BEGIN EXERCISE MATERIAL

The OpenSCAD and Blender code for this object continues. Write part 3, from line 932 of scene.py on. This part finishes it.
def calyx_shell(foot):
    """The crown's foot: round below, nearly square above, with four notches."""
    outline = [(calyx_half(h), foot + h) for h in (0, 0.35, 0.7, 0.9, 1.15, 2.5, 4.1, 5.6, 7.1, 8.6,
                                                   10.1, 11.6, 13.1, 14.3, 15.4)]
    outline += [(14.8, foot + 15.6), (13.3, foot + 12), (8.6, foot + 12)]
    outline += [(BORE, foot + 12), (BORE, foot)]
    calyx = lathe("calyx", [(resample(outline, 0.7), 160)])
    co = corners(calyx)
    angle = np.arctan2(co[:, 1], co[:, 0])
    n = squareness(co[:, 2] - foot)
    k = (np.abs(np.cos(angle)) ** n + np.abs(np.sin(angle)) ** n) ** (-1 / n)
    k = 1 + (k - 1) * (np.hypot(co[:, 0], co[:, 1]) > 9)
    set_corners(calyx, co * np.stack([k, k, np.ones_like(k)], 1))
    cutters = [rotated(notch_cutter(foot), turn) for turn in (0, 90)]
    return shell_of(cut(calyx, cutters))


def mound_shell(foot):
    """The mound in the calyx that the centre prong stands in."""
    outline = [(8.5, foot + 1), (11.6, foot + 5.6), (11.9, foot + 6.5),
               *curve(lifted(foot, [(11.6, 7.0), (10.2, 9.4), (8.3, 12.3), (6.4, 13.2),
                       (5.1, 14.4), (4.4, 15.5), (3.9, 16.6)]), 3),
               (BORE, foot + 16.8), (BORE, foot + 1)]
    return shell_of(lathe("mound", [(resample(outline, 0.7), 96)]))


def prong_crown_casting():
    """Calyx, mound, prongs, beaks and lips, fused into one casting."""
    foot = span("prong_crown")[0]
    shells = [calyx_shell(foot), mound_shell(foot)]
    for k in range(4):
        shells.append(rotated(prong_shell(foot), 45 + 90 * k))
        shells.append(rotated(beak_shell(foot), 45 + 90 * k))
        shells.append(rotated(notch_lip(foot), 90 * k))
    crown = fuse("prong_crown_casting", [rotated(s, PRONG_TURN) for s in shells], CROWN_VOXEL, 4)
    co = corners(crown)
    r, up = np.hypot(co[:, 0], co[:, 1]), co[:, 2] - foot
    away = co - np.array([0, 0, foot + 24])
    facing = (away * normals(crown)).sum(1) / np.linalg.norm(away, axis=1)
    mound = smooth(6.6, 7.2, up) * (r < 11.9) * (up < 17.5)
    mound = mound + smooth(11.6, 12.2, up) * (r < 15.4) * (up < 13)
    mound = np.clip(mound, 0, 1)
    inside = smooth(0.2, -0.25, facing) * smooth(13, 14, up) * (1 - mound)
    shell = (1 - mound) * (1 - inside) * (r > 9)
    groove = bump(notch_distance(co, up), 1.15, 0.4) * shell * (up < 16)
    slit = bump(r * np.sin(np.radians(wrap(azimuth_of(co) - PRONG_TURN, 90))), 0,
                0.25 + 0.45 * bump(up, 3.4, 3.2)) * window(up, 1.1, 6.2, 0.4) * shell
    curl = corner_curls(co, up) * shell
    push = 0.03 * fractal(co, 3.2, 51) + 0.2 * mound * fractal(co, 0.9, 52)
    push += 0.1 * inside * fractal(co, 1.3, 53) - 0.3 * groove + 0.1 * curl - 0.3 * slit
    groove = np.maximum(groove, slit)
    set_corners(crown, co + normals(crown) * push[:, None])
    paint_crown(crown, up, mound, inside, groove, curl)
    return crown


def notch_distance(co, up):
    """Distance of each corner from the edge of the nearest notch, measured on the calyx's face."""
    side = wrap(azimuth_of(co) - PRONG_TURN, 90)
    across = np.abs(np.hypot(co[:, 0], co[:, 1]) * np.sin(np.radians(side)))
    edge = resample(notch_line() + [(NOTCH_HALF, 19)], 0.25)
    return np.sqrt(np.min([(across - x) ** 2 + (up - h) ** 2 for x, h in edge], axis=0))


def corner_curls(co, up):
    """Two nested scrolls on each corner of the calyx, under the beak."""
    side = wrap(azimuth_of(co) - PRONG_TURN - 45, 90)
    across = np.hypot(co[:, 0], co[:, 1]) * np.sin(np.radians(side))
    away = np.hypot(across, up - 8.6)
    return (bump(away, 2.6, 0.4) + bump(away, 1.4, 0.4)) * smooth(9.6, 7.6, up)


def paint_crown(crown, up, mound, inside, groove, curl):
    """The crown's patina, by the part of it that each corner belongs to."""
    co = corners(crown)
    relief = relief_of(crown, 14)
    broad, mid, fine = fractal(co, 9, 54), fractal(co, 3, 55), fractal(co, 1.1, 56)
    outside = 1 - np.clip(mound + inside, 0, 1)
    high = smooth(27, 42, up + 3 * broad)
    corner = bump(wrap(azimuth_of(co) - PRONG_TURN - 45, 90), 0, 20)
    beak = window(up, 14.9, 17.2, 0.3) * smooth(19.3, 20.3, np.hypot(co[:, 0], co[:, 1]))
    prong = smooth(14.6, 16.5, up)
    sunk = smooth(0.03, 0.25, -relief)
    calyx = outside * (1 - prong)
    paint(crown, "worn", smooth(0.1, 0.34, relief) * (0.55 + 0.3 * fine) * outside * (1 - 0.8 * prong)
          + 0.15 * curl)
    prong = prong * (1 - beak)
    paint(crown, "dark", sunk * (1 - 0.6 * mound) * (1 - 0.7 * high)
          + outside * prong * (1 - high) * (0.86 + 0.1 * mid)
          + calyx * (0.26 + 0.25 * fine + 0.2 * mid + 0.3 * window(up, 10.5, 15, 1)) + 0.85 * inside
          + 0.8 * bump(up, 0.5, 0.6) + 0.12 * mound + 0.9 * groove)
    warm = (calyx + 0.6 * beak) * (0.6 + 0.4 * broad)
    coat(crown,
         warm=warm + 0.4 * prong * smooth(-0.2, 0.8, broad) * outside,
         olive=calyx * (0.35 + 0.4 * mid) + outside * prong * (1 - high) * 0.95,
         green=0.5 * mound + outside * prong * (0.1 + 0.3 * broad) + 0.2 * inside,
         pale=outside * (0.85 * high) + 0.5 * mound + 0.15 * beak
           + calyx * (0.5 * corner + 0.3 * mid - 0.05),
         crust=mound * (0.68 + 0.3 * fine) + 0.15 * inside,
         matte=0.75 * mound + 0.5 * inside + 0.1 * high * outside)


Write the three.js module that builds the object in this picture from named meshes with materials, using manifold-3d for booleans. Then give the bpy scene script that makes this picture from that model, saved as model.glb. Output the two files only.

END EXERCISE MATERIAL

## REQUIREMENT
Check each line above for "part" and return the ones that have it.

## FULL SOLUTION
The OpenSCAD and Blender code for this object continues. Write part 3, from line 932 of scene.py on. This part finishes it.
    """The crown's patina, by the part of it that each corner belongs to."""